▶ **What you are asked to do**
Please print all of the material below, word for word.

□ □ □ □ □

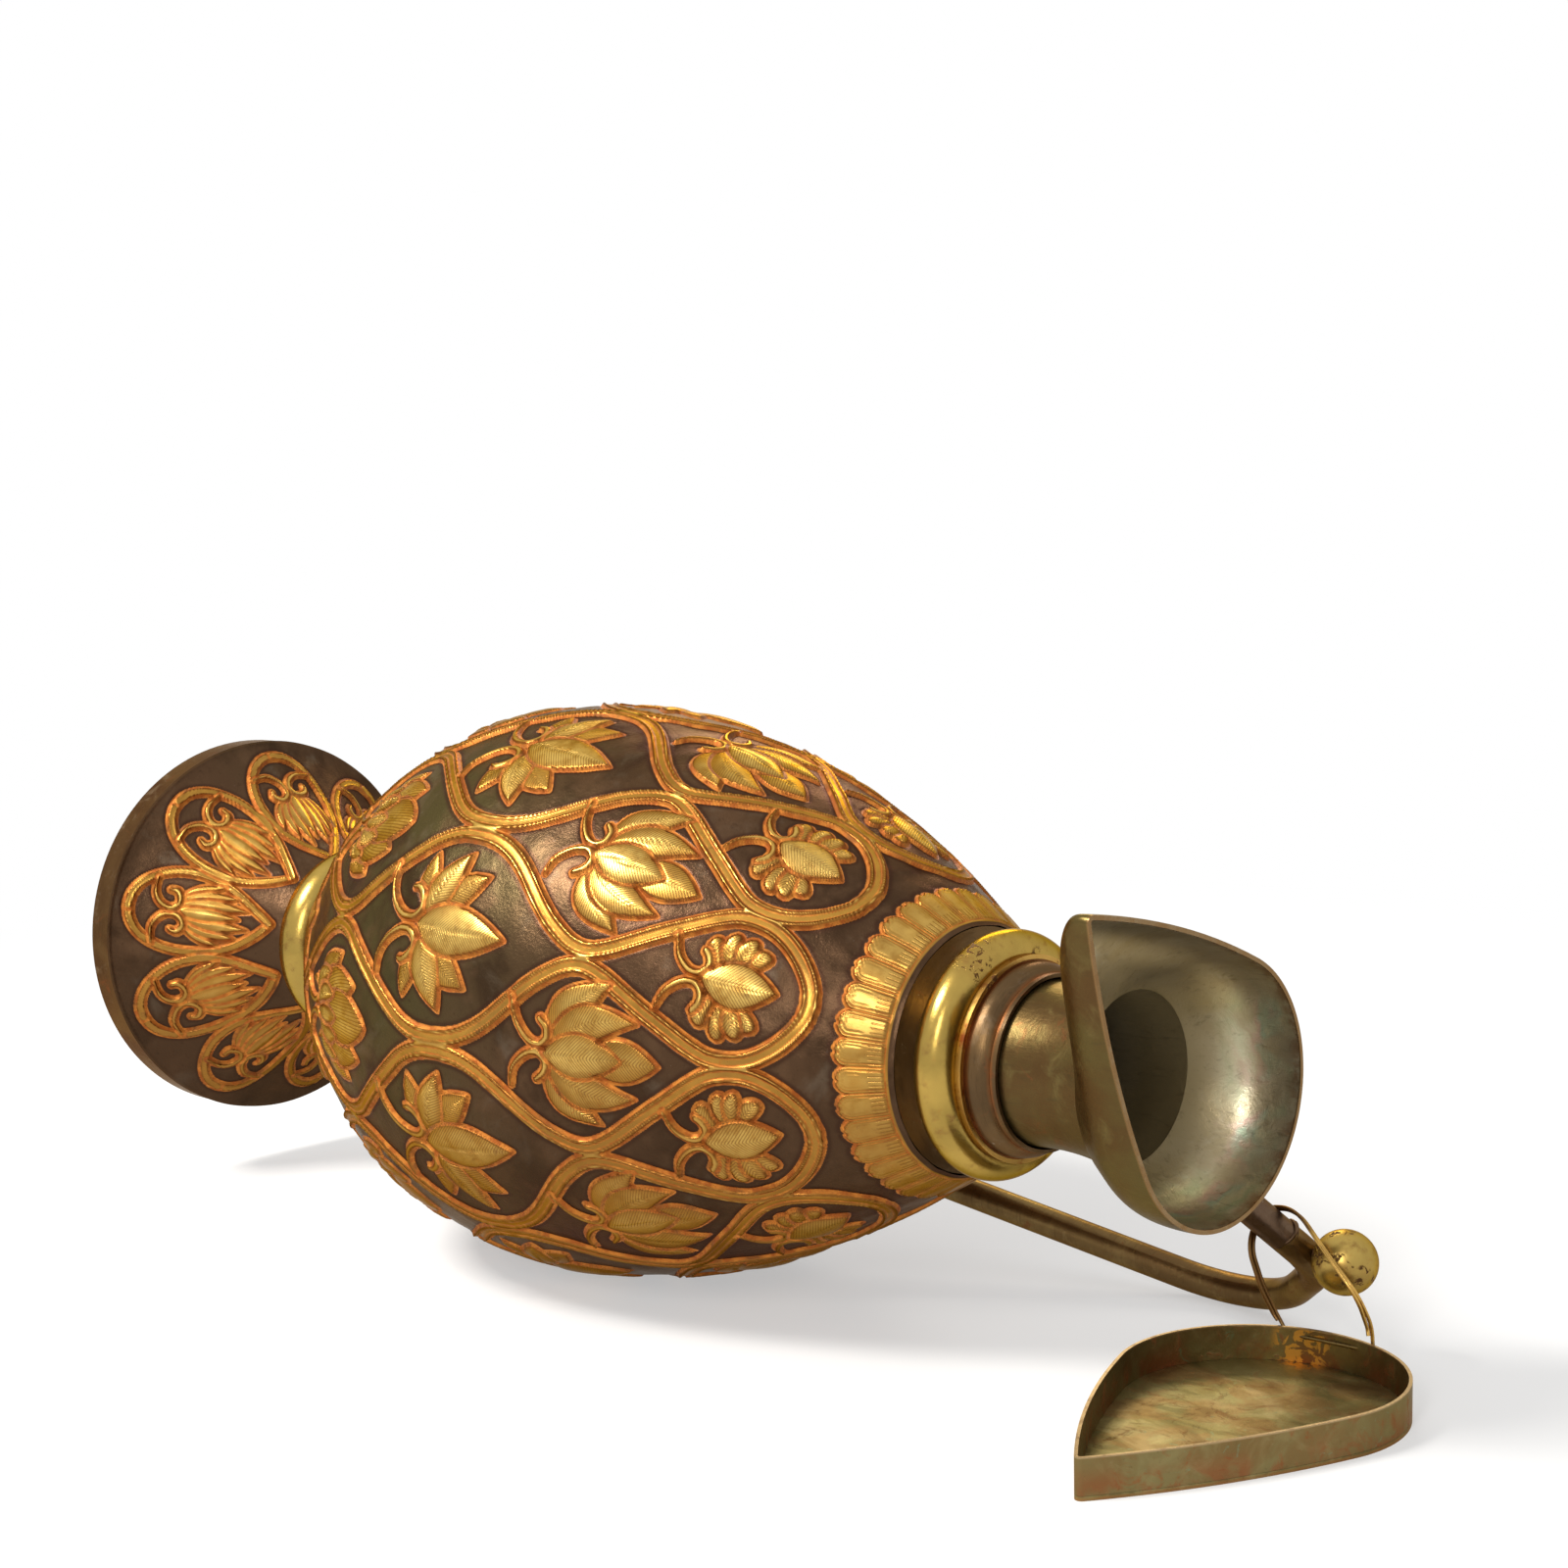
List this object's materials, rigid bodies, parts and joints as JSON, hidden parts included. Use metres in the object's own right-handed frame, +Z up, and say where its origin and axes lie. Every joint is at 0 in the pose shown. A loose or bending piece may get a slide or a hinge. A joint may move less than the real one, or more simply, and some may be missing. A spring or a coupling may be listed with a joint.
{
  "type": "ewer",
  "caption": "Footed metal ewer on its side: egg-shaped body, narrow neck, teardrop mouth, bar handle with a ball, and a drop-shaped lid on a wire link.",
  "frame": {"origin": "centre of the bounding box, on the table that the ewer and its lid lie on", "axes": "+X along the ewer's axis from foot to mouth, +Y towards the handle's side, +Z up from the table"},
  "size_m": [0.3587, 0.136, 0.134],
  "materials": {
    "chased_body": "chased and parcel-gilt silver with a dark patina in the hollows",
    "foot_silver": "chased and parcel-gilt silver, rubbed on the raised parts",
    "gilding": "worn fire gilding, polished",
    "handle_gilding": "worn gilding over browned silver",
    "dark_silver": "purple-brown tarnished silver",
    "mouth_silver": "tarnished silver, olive and faintly iridescent inside",
    "lid_silver": "tarnished silver with flecks of gilding",
    "wire": "gilt wire"
  },
  "bodies": {
    "ewer": {"foot_dome": "foot_silver", "foot_band": "foot_silver", "foot_ring": "gilding", "body_shell": "chased_body", "neck_base": "dark_silver", "neck_ring": "gilding", "neck_fillet": "gilding", "neck_tube": "dark_silver", "mouth_bowl": "mouth_silver", "handle_arm": "dark_silver", "handle_bar": "handle_gilding", "thumb_ball": "gilding"},
    "link": {"link_first_turn": "wire", "link_second_turn": "wire"},
    "lid": {"lid_plate": "lid_silver", "lid_wall": "lid_silver"}
  },
  "joints": [
    {"name": "link_swing", "type": "hinge", "parent": "ewer", "child": "link", "pos_m": [0.13465, 0.03803, 0.02915], "axis": [0.3223, 0.6794, -0.6592], "range_deg": [-55, 30]},
    {"name": "lid_swing", "type": "hinge", "parent": "link", "child": "lid", "pos_m": [0.14778, 0.03981, 0.0065], "axis": [-0.9961, -0.088, 0], "range_deg": [-100, 4]}
  ]
}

□ □ □ □ □

▶ **Complete output**
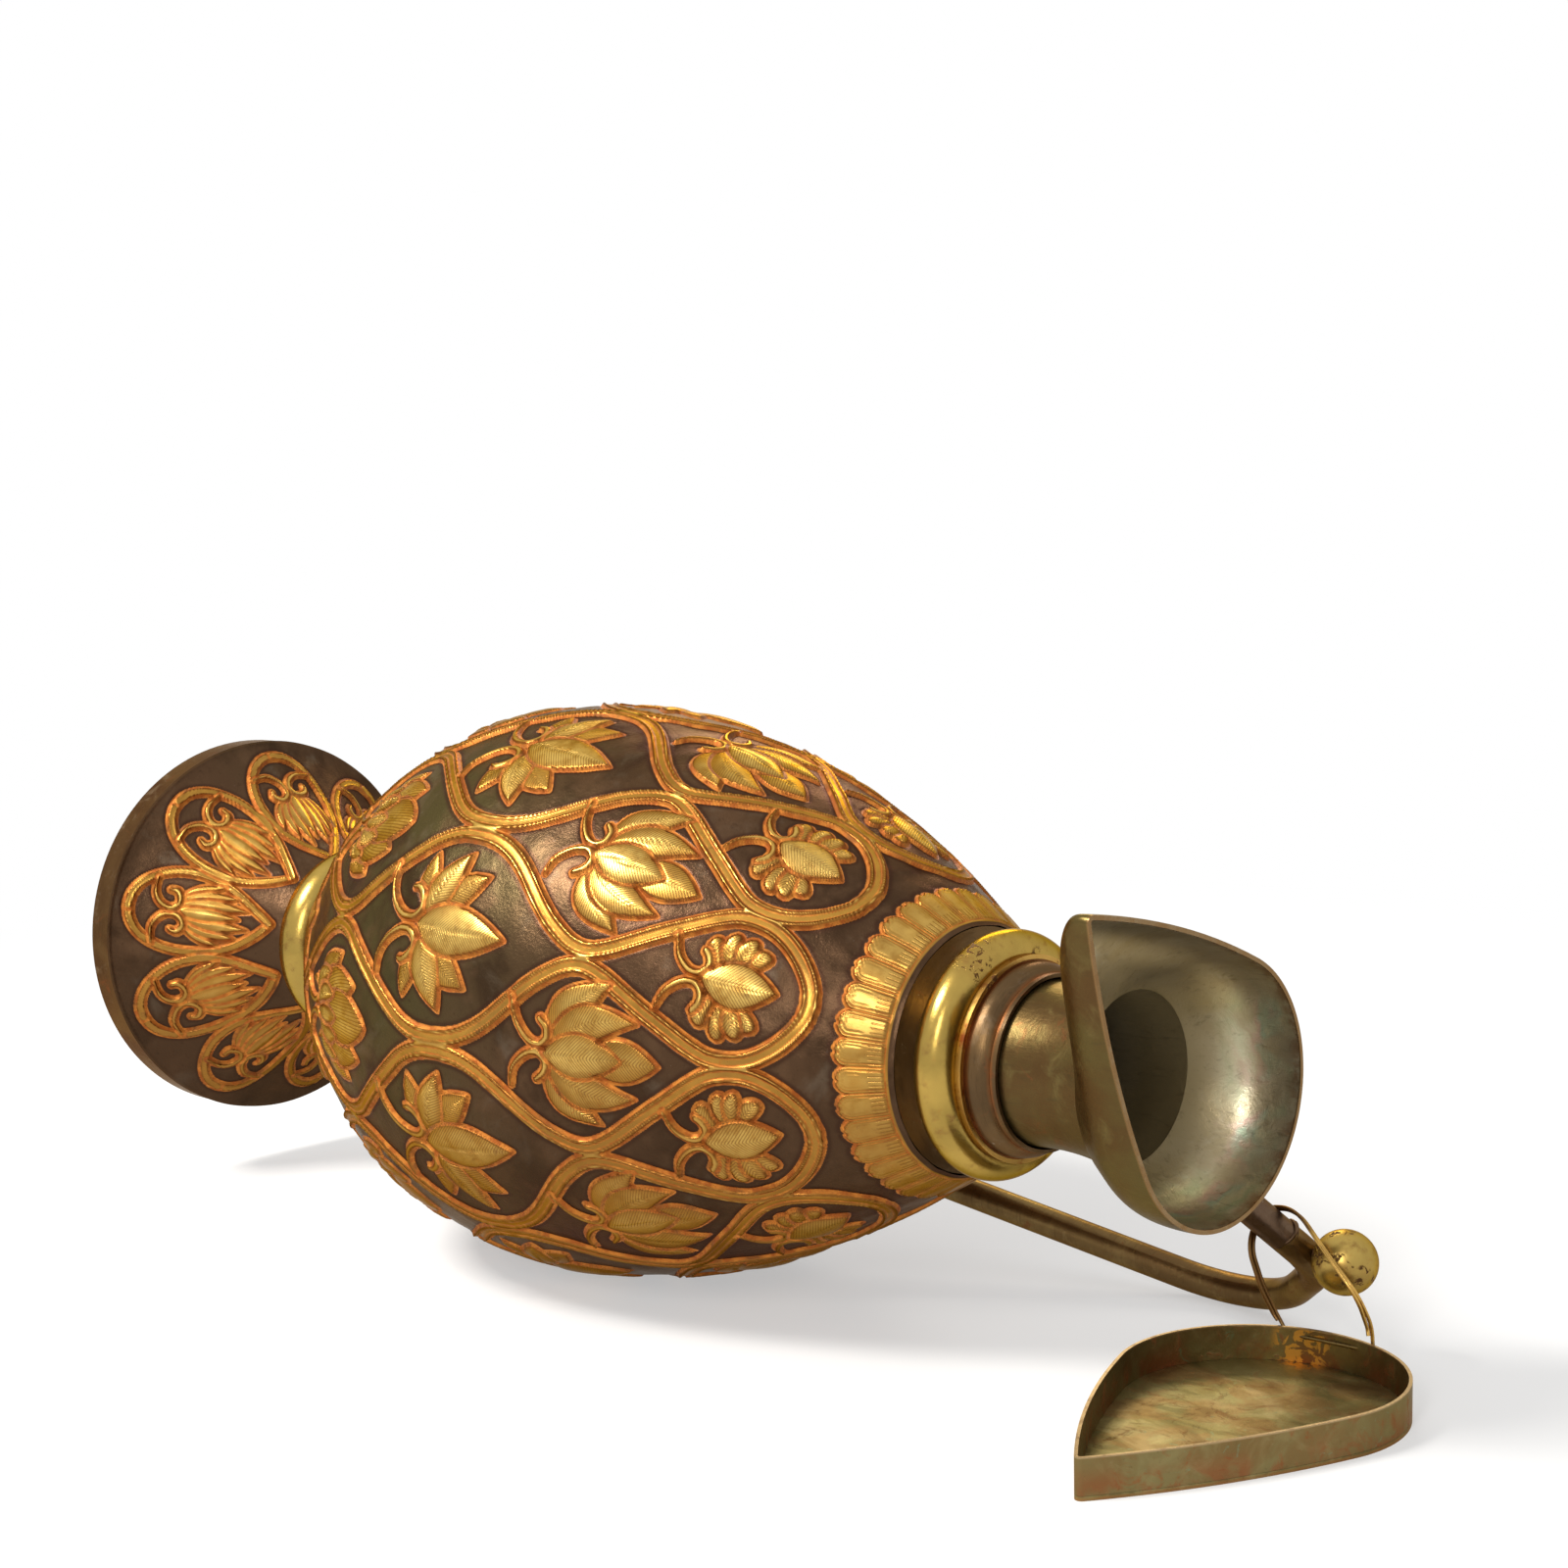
List this object's materials, rigid bodies, parts and joints as JSON, hidden parts included. Use metres in the object's own right-handed frame, +Z up, and say where its origin and axes lie. Every joint is at 0 in the pose shown. A loose or bending piece may get a slide or a hinge. A joint may move less than the real one, or more simply, and some may be missing. A spring or a coupling may be listed with a joint.
{
  "type": "ewer",
  "caption": "Footed metal ewer on its side: egg-shaped body, narrow neck, teardrop mouth, bar handle with a ball, and a drop-shaped lid on a wire link.",
  "frame": {"origin": "centre of the bounding box, on the table that the ewer and its lid lie on", "axes": "+X along the ewer's axis from foot to mouth, +Y towards the handle's side, +Z up from the table"},
  "size_m": [0.3587, 0.136, 0.134],
  "materials": {
    "chased_body": "chased and parcel-gilt silver with a dark patina in the hollows",
    "foot_silver": "chased and parcel-gilt silver, rubbed on the raised parts",
    "gilding": "worn fire gilding, polished",
    "handle_gilding": "worn gilding over browned silver",
    "dark_silver": "purple-brown tarnished silver",
    "mouth_silver": "tarnished silver, olive and faintly iridescent inside",
    "lid_silver": "tarnished silver with flecks of gilding",
    "wire": "gilt wire"
  },
  "bodies": {
    "ewer": {"foot_dome": "foot_silver", "foot_band": "foot_silver", "foot_ring": "gilding", "body_shell": "chased_body", "neck_base": "dark_silver", "neck_ring": "gilding", "neck_fillet": "gilding", "neck_tube": "dark_silver", "mouth_bowl": "mouth_silver", "handle_arm": "dark_silver", "handle_bar": "handle_gilding", "thumb_ball": "gilding"},
    "link": {"link_first_turn": "wire", "link_second_turn": "wire"},
    "lid": {"lid_plate": "lid_silver", "lid_wall": "lid_silver"}
  },
  "joints": [
    {"name": "link_swing", "type": "hinge", "parent": "ewer", "child": "link", "pos_m": [0.13465, 0.03803, 0.02915], "axis": [0.3223, 0.6794, -0.6592], "range_deg": [-55, 30]},
    {"name": "lid_swing", "type": "hinge", "parent": "link", "child": "lid", "pos_m": [0.14778, 0.03981, 0.0065], "axis": [-0.9961, -0.088, 0], "range_deg": [-100, 4]}
  ]
}